Given entries
═══
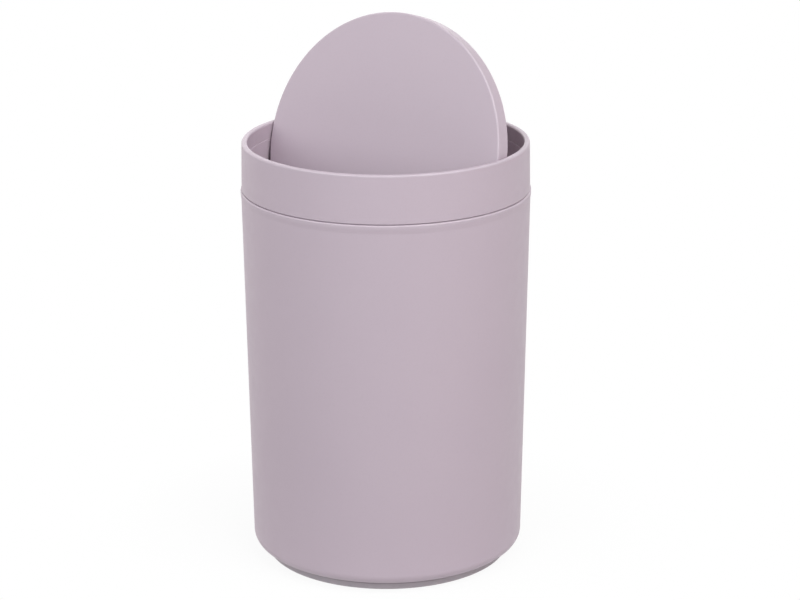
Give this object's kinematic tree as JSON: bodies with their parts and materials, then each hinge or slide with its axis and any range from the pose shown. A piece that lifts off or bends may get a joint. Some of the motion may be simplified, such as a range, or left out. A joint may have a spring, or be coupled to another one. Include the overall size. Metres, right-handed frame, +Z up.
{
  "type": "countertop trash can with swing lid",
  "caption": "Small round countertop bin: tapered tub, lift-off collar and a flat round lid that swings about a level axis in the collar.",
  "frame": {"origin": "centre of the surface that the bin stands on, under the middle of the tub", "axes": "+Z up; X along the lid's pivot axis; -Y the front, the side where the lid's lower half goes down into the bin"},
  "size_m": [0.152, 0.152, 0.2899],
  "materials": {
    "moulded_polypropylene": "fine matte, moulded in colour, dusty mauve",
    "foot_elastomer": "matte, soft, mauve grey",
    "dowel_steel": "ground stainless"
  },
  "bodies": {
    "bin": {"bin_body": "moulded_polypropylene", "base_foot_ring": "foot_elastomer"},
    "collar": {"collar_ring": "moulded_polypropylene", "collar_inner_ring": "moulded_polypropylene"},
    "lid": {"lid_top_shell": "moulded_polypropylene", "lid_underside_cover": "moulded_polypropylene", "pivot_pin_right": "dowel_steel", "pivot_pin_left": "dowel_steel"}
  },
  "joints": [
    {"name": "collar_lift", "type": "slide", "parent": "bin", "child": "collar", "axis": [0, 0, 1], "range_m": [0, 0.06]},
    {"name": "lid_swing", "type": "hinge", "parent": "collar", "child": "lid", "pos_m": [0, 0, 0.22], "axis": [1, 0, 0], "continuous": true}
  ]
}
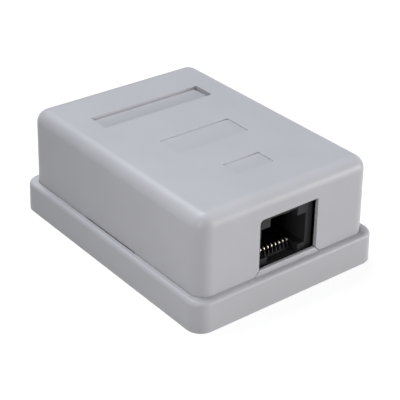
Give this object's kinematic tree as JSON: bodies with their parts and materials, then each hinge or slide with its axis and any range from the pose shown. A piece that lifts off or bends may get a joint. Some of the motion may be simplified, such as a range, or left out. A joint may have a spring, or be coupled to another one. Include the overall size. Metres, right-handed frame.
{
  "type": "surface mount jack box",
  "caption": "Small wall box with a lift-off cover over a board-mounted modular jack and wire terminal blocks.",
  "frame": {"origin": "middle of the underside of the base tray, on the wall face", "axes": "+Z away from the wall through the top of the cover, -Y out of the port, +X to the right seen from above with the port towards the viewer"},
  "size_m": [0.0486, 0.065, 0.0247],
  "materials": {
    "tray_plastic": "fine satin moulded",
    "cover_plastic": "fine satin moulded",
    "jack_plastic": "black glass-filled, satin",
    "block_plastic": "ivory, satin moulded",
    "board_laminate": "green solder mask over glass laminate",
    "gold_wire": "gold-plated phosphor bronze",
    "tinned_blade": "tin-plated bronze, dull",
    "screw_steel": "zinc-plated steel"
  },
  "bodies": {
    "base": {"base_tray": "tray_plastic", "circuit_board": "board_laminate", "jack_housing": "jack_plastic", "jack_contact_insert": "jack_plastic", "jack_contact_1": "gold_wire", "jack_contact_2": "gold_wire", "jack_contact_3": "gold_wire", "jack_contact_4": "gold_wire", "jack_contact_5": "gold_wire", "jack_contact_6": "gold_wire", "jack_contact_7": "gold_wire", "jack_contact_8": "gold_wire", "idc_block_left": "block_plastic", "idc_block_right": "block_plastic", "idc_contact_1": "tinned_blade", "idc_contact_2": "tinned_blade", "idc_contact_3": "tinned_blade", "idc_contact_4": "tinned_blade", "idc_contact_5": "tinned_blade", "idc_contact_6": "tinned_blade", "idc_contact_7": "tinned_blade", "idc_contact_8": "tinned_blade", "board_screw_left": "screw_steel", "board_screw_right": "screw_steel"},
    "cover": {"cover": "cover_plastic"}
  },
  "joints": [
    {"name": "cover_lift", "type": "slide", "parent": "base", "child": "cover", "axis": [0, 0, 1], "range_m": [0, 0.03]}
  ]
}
═══
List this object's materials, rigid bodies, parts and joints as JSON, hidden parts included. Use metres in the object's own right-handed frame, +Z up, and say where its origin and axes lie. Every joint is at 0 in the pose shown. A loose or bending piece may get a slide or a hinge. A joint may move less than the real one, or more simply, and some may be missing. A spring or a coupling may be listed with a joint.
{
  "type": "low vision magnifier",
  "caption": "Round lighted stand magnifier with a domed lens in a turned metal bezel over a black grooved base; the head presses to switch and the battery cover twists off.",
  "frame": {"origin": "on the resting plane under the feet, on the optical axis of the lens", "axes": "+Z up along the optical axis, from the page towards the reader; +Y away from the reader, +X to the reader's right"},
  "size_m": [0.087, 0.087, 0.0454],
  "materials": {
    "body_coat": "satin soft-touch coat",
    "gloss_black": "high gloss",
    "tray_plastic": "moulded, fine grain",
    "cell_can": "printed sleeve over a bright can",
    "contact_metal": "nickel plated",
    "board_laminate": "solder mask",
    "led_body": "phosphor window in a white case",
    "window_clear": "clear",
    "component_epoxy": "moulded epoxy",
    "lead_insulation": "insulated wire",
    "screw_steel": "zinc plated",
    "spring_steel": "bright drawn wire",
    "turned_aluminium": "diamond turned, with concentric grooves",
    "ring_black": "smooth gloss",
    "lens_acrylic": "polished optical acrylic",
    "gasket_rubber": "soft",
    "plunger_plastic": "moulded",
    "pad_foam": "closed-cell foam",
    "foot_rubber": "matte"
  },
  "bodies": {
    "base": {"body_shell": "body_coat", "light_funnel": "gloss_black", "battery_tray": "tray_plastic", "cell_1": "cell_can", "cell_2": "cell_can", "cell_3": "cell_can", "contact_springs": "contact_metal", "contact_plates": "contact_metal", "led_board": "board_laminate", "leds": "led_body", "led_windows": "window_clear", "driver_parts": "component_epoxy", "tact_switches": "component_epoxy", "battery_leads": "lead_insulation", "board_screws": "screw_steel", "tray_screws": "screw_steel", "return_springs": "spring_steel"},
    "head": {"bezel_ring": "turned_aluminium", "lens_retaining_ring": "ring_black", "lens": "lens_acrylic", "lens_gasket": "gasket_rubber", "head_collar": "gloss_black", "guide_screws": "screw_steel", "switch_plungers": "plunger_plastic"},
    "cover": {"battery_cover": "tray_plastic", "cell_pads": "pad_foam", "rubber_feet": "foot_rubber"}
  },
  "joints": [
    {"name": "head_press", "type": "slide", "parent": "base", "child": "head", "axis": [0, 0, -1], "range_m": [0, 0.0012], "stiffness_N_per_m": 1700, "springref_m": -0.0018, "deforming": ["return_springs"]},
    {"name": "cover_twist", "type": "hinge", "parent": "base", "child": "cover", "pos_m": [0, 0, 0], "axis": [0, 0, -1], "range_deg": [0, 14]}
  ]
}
═══
State the count of lines holding the string "JSON" in the listing above, and nothing else.

3